SET TASK: Reproduce the entire listing word for word.

DATASET EXCERPT:
>>>>
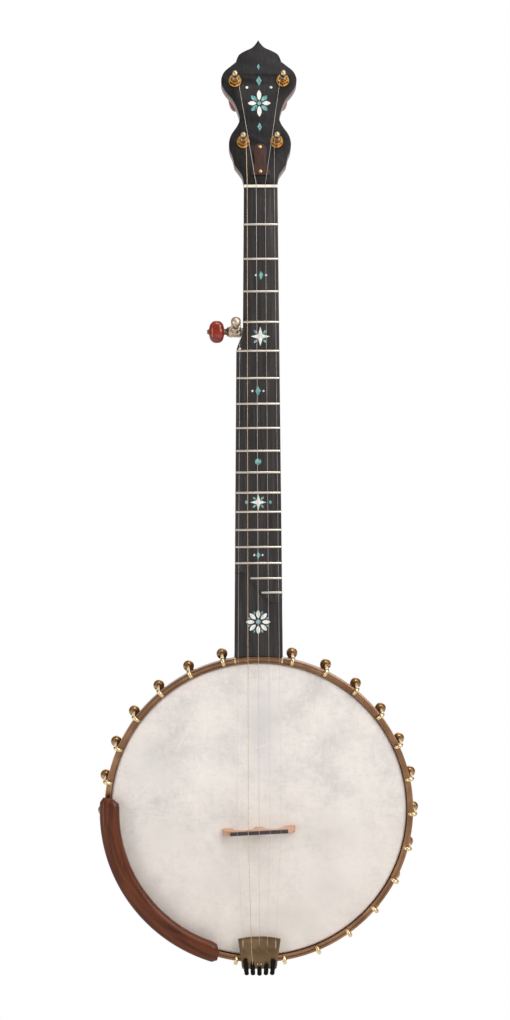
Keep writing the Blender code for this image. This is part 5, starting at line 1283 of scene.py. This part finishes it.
for number in range(1, 6):
    i = number - 1
    radius = STRING_RADII[i]
    metal = wrapped if number == 4 else steel
    tail_x, bridge_x = (2 - i) * TAIL_SPACING, (2 - i) * BRIDGE_SPACING
    over, under = TAIL_TOP + CLEAR + radius, TAIL_LOW - CLEAR - radius
    closed = Vector((*SLEEVE_FRONTS[i], SLEEVE_HEIGHT))
    opening = Vector((*SLEEVE_REARS[i], SLEEVE_HEIGHT))
    if number == 4:
        closed, opening = opening, closed
    along = (opening - closed).normalized()
    pot_line = [tuple(opening - along * 0.0006), tuple(opening)]
    if number != 4:
        behind = opening + along * 0.0006
        pot_line += [tuple(behind), (behind.x, behind.y, under), (tail_x, 0.1452, under)]
    pot_line += [(tail_x, 0.1372, over), (tail_x, 0.1320, over),
                 (bridge_x, BRIDGE_UNDER_CENTRE + 0.0010, BRIDGE_HEIGHT + OVER_BRIDGE + radius),
                 (bridge_x, BRIDGE_UNDER_CENTRE - 0.0010, BRIDGE_HEIGHT + OVER_BRIDGE + radius)]
    line = [POT @ Vector((x, -down, height)) for x, down, height in pot_line]
    if number == 5:
        wrap, at, place = FIFTH_WAIST + 0.0001 + radius, FIFTH_STRING_AT, FIFTH_POST
        end = place @ Vector((wrap, 0.0, at))
        line += [NECK @ Vector((PIP_X, -PIP_DOWN, OVER_PIP + radius)), end]
    else:
        wrap, at = POST_WAIST + 0.0001 + radius, STRING_AT
        x = NUT_XS[i]
        place = HEADSTOCK @ shift(*TUNERS[i], 0)
        end = place @ Vector((-wrap if number in (1, 2) else wrap, 0.0, at))
        line += [NECK @ Vector((x, 0.0, OVER_NUT)), NECK @ Vector((x, NUT_END, OVER_NUT)), end]
    string = bent_wire(f"string_{number}_wire", line, [radius] * len(line), 10)
    settle(string, Matrix(), metal, "instrument", f"string_{number}", smooth=60)

    turns = 3.25 if number in (4, 5) else 4.25
    side = -1 if number in (1, 2) else 1
    coil = []
    for step in range(int(turns * COIL_STEPS) + 1):
        angle = math.pi * (number in (1, 2)) - side * math.tau * step / COIL_STEPS
        lift = at - step / COIL_STEPS * radius * COIL_PITCH + turns * radius
        coil.append(place @ Vector((wrap * math.cos(angle), wrap * math.sin(angle), lift)))
    winding = bent_wire(f"string_{number}_winding", coil, [radius] * len(coil), 8)
    settle(winding, Matrix(), metal, f"post_{number}", smooth=60)

    length = (opening - closed).length
    sleeve = spun(f"string_{number}_sleeve", [(0.0, 0.0), (0.0014, 0.0), (0.0022, 0.0004)] + [
        (SLEEVE_RADIUS, 0.0012 + (length - 0.0024) * step / 9) for step in range(10)] + [
        (0.0020, length - 0.0004), (0.0014, length), (0.0008, length), (0.0, length - 0.0004)], 28)
    for vert in sleeve.data.vertices:
        round_it = math.atan2(vert.co.y, vert.co.x)
        swell = 0.94 + 0.06 * math.sin(vert.co.z * 2900 + number * 2 + 2 * round_it)
        vert.co.x *= swell
        vert.co.y *= swell
    flat_along = Vector((along.x, -along.y, along.z))
    lie = flat_along.to_track_quat("Z", "Y").to_matrix().to_4x4()
    settle(sleeve, POT @ shift(closed.x, -closed.y, closed.z) @ lie, sleeve_cloth, "instrument",
           smooth=50)


# --- Floor, light and camera ----------------------------------------------------------------
# The banjo hangs by its headstock well above a pale floor, before a white backdrop. A large soft
# box on the right lights it, weaker ones fill in, and the camera stands where the photographer did.

FLOOR_Z = -1.75
nothing_selected()
bpy.ops.mesh.primitive_plane_add(size=40.0, location=(0, 0, FLOOR_Z))
floor = bpy.context.object
floor.name = "pale_floor"
pale = Finish("pale_floor_paint", roughness=0.9)
pale.set("Base Color", (0.85, 0.85, 0.85, 1.0))
sight = pale.tree.nodes.new("ShaderNodeLightPath")
glow = pale.node("ShaderNodeEmission", {}, {"Color": (1, 1, 1, 1), "Strength": 1.0})
seen = (Wire(pale, sight.outputs["Is Camera Ray"]) + Wire(pale, sight.outputs["Is Glossy Ray"])
        + Wire(pale, sight.outputs["Is Transmission Ray"]))
floor_x, floor_y, _ = pale.parts(pale.coords())
far_out = ((floor_x * floor_x + floor_y * floor_y) ** 0.5).between(1.4, 2.8)
shown = pale.node("ShaderNodeMixShader", {}, {0: seen * (0.86 + far_out * 0.14),
                                              1: Wire(pale, pale.shader.outputs[0]), 2: glow})
pale.tree.links.new(shown.socket, pale.tree.nodes["Material Output"].inputs["Surface"])
floor.data.materials.append(pale.material)

world = bpy.data.worlds.new("studio_room")
bpy.context.scene.world = world
world.use_nodes = True
room = Nodes(world.node_tree)
_, direction_y, direction_z = room.parts(room.node("ShaderNodeTexCoord", {}, {}, "Generated"))
path = world.node_tree.nodes.new("ShaderNodeLightPath")
mirrored = (Wire(room, path.outputs["Is Glossy Ray"])
            + Wire(room, path.outputs["Is Transmission Ray"]))
white = Wire(room, path.outputs["Is Camera Ray"]) + mirrored * direction_y.between(0.80, 0.95)
front = direction_z * 0.3 - direction_y
wall_light = (0.28 + front.between(0.20, 0.50) * 0.30 - front.between(0.62, 0.94) * 0.30
              + direction_z * 0.14)
walls = room.node("ShaderNodeBackground", {}, {"Color": (1, 1, 1, 1), "Strength": wall_light})
backdrop = room.node("ShaderNodeBackground", {}, {"Color": (1, 1, 1, 1), "Strength": 1.0})
surround = room.node("ShaderNodeMixShader", {}, {0: white, 1: walls, 2: backdrop})
world.node_tree.links.new(surround.socket, world.node_tree.nodes["World Output"].inputs["Surface"])

for lamp_name, spot, wide, tall, power in (("right_soft_box", (1.7, -1.9, 0.9), 1.9, 2.0, 51.0),
                                           ("left_strip", (-2.0, -1.7, -0.3), 0.7, 2.0, 14.0),
                                           ("top_soft_box", (0.4, -1.2, 2.9), 1.6, 1.2, 26.0),
                                           ("rear_soft_box", (0.5, 1.9, 1.0), 1.6, 1.6, 10.0)):
    bpy.ops.object.light_add(type="AREA", location=spot)
    lamp = bpy.context.object
    lamp.name = lamp_name
    lamp.data.shape = "RECTANGLE"
    lamp.data.size, lamp.data.size_y = wide, tall
    lamp.data.energy = power
    lamp.rotation_euler = (Vector((0, 0, -0.35)) - Vector(spot)).to_track_quat("-Z", "Y").to_euler()

bpy.ops.object.camera_add()
camera = bpy.context.object
camera.name = "photo_camera"
camera.data.lens = 89.81
camera.data.sensor_width = 36.0
camera.location = (-0.04819, -2.63265, -0.13917)
camera.rotation_euler = (math.radians(85.8096), math.radians(0.1240), math.radians(-0.9869))
camera.data.clip_start, camera.data.clip_end = 0.05, 60.0
bpy.context.scene.camera = camera
bpy.context.scene.view_settings.view_transform = "Standard"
<<<<
TASK SOLUTION:
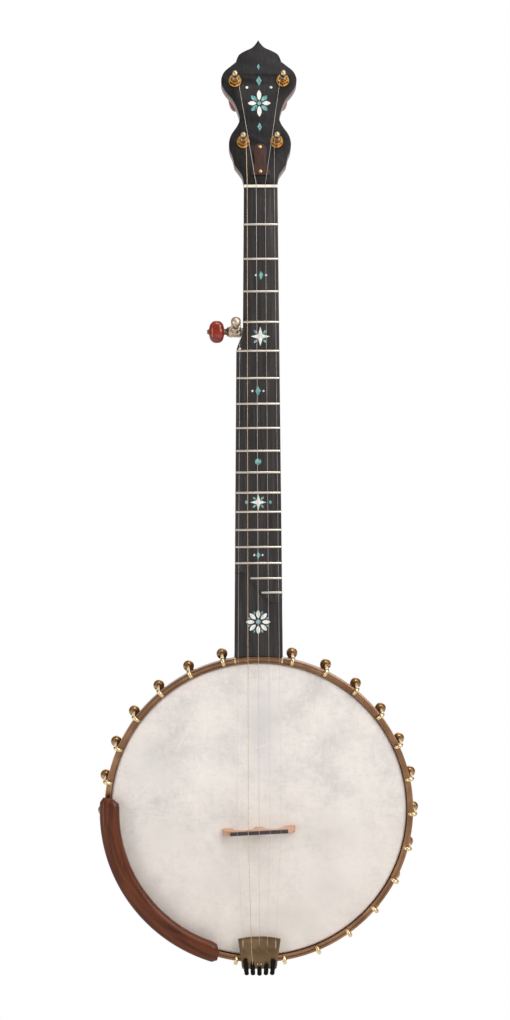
Keep writing the Blender code for this image. This is part 5, starting at line 1283 of scene.py. This part finishes it.
for number in range(1, 6):
    i = number - 1
    radius = STRING_RADII[i]
    metal = wrapped if number == 4 else steel
    tail_x, bridge_x = (2 - i) * TAIL_SPACING, (2 - i) * BRIDGE_SPACING
    over, under = TAIL_TOP + CLEAR + radius, TAIL_LOW - CLEAR - radius
    closed = Vector((*SLEEVE_FRONTS[i], SLEEVE_HEIGHT))
    opening = Vector((*SLEEVE_REARS[i], SLEEVE_HEIGHT))
    if number == 4:
        closed, opening = opening, closed
    along = (opening - closed).normalized()
    pot_line = [tuple(opening - along * 0.0006), tuple(opening)]
    if number != 4:
        behind = opening + along * 0.0006
        pot_line += [tuple(behind), (behind.x, behind.y, under), (tail_x, 0.1452, under)]
    pot_line += [(tail_x, 0.1372, over), (tail_x, 0.1320, over),
                 (bridge_x, BRIDGE_UNDER_CENTRE + 0.0010, BRIDGE_HEIGHT + OVER_BRIDGE + radius),
                 (bridge_x, BRIDGE_UNDER_CENTRE - 0.0010, BRIDGE_HEIGHT + OVER_BRIDGE + radius)]
    line = [POT @ Vector((x, -down, height)) for x, down, height in pot_line]
    if number == 5:
        wrap, at, place = FIFTH_WAIST + 0.0001 + radius, FIFTH_STRING_AT, FIFTH_POST
        end = place @ Vector((wrap, 0.0, at))
        line += [NECK @ Vector((PIP_X, -PIP_DOWN, OVER_PIP + radius)), end]
    else:
        wrap, at = POST_WAIST + 0.0001 + radius, STRING_AT
        x = NUT_XS[i]
        place = HEADSTOCK @ shift(*TUNERS[i], 0)
        end = place @ Vector((-wrap if number in (1, 2) else wrap, 0.0, at))
        line += [NECK @ Vector((x, 0.0, OVER_NUT)), NECK @ Vector((x, NUT_END, OVER_NUT)), end]
    string = bent_wire(f"string_{number}_wire", line, [radius] * len(line), 10)
    settle(string, Matrix(), metal, "instrument", f"string_{number}", smooth=60)

    turns = 3.25 if number in (4, 5) else 4.25
    side = -1 if number in (1, 2) else 1
    coil = []
    for step in range(int(turns * COIL_STEPS) + 1):
        angle = math.pi * (number in (1, 2)) - side * math.tau * step / COIL_STEPS
        lift = at - step / COIL_STEPS * radius * COIL_PITCH + turns * radius
        coil.append(place @ Vector((wrap * math.cos(angle), wrap * math.sin(angle), lift)))
    winding = bent_wire(f"string_{number}_winding", coil, [radius] * len(coil), 8)
    settle(winding, Matrix(), metal, f"post_{number}", smooth=60)

    length = (opening - closed).length
    sleeve = spun(f"string_{number}_sleeve", [(0.0, 0.0), (0.0014, 0.0), (0.0022, 0.0004)] + [
        (SLEEVE_RADIUS, 0.0012 + (length - 0.0024) * step / 9) for step in range(10)] + [
        (0.0020, length - 0.0004), (0.0014, length), (0.0008, length), (0.0, length - 0.0004)], 28)
    for vert in sleeve.data.vertices:
        round_it = math.atan2(vert.co.y, vert.co.x)
        swell = 0.94 + 0.06 * math.sin(vert.co.z * 2900 + number * 2 + 2 * round_it)
        vert.co.x *= swell
        vert.co.y *= swell
    flat_along = Vector((along.x, -along.y, along.z))
    lie = flat_along.to_track_quat("Z", "Y").to_matrix().to_4x4()
    settle(sleeve, POT @ shift(closed.x, -closed.y, closed.z) @ lie, sleeve_cloth, "instrument",
           smooth=50)


# --- Floor, light and camera ----------------------------------------------------------------
# The banjo hangs by its headstock well above a pale floor, before a white backdrop. A large soft
# box on the right lights it, weaker ones fill in, and the camera stands where the photographer did.

FLOOR_Z = -1.75
nothing_selected()
bpy.ops.mesh.primitive_plane_add(size=40.0, location=(0, 0, FLOOR_Z))
floor = bpy.context.object
floor.name = "pale_floor"
pale = Finish("pale_floor_paint", roughness=0.9)
pale.set("Base Color", (0.85, 0.85, 0.85, 1.0))
sight = pale.tree.nodes.new("ShaderNodeLightPath")
glow = pale.node("ShaderNodeEmission", {}, {"Color": (1, 1, 1, 1), "Strength": 1.0})
seen = (Wire(pale, sight.outputs["Is Camera Ray"]) + Wire(pale, sight.outputs["Is Glossy Ray"])
        + Wire(pale, sight.outputs["Is Transmission Ray"]))
floor_x, floor_y, _ = pale.parts(pale.coords())
far_out = ((floor_x * floor_x + floor_y * floor_y) ** 0.5).between(1.4, 2.8)
shown = pale.node("ShaderNodeMixShader", {}, {0: seen * (0.86 + far_out * 0.14),
                                              1: Wire(pale, pale.shader.outputs[0]), 2: glow})
pale.tree.links.new(shown.socket, pale.tree.nodes["Material Output"].inputs["Surface"])
floor.data.materials.append(pale.material)

world = bpy.data.worlds.new("studio_room")
bpy.context.scene.world = world
world.use_nodes = True
room = Nodes(world.node_tree)
_, direction_y, direction_z = room.parts(room.node("ShaderNodeTexCoord", {}, {}, "Generated"))
path = world.node_tree.nodes.new("ShaderNodeLightPath")
mirrored = (Wire(room, path.outputs["Is Glossy Ray"])
            + Wire(room, path.outputs["Is Transmission Ray"]))
white = Wire(room, path.outputs["Is Camera Ray"]) + mirrored * direction_y.between(0.80, 0.95)
front = direction_z * 0.3 - direction_y
wall_light = (0.28 + front.between(0.20, 0.50) * 0.30 - front.between(0.62, 0.94) * 0.30
              + direction_z * 0.14)
walls = room.node("ShaderNodeBackground", {}, {"Color": (1, 1, 1, 1), "Strength": wall_light})
backdrop = room.node("ShaderNodeBackground", {}, {"Color": (1, 1, 1, 1), "Strength": 1.0})
surround = room.node("ShaderNodeMixShader", {}, {0: white, 1: walls, 2: backdrop})
world.node_tree.links.new(surround.socket, world.node_tree.nodes["World Output"].inputs["Surface"])

for lamp_name, spot, wide, tall, power in (("right_soft_box", (1.7, -1.9, 0.9), 1.9, 2.0, 51.0),
                                           ("left_strip", (-2.0, -1.7, -0.3), 0.7, 2.0, 14.0),
                                           ("top_soft_box", (0.4, -1.2, 2.9), 1.6, 1.2, 26.0),
                                           ("rear_soft_box", (0.5, 1.9, 1.0), 1.6, 1.6, 10.0)):
    bpy.ops.object.light_add(type="AREA", location=spot)
    lamp = bpy.context.object
    lamp.name = lamp_name
    lamp.data.shape = "RECTANGLE"
    lamp.data.size, lamp.data.size_y = wide, tall
    lamp.data.energy = power
    lamp.rotation_euler = (Vector((0, 0, -0.35)) - Vector(spot)).to_track_quat("-Z", "Y").to_euler()

bpy.ops.object.camera_add()
camera = bpy.context.object
camera.name = "photo_camera"
camera.data.lens = 89.81
camera.data.sensor_width = 36.0
camera.location = (-0.04819, -2.63265, -0.13917)
camera.rotation_euler = (math.radians(85.8096), math.radians(0.1240), math.radians(-0.9869))
camera.data.clip_start, camera.data.clip_end = 0.05, 60.0
bpy.context.scene.camera = camera
bpy.context.scene.view_settings.view_transform = "Standard"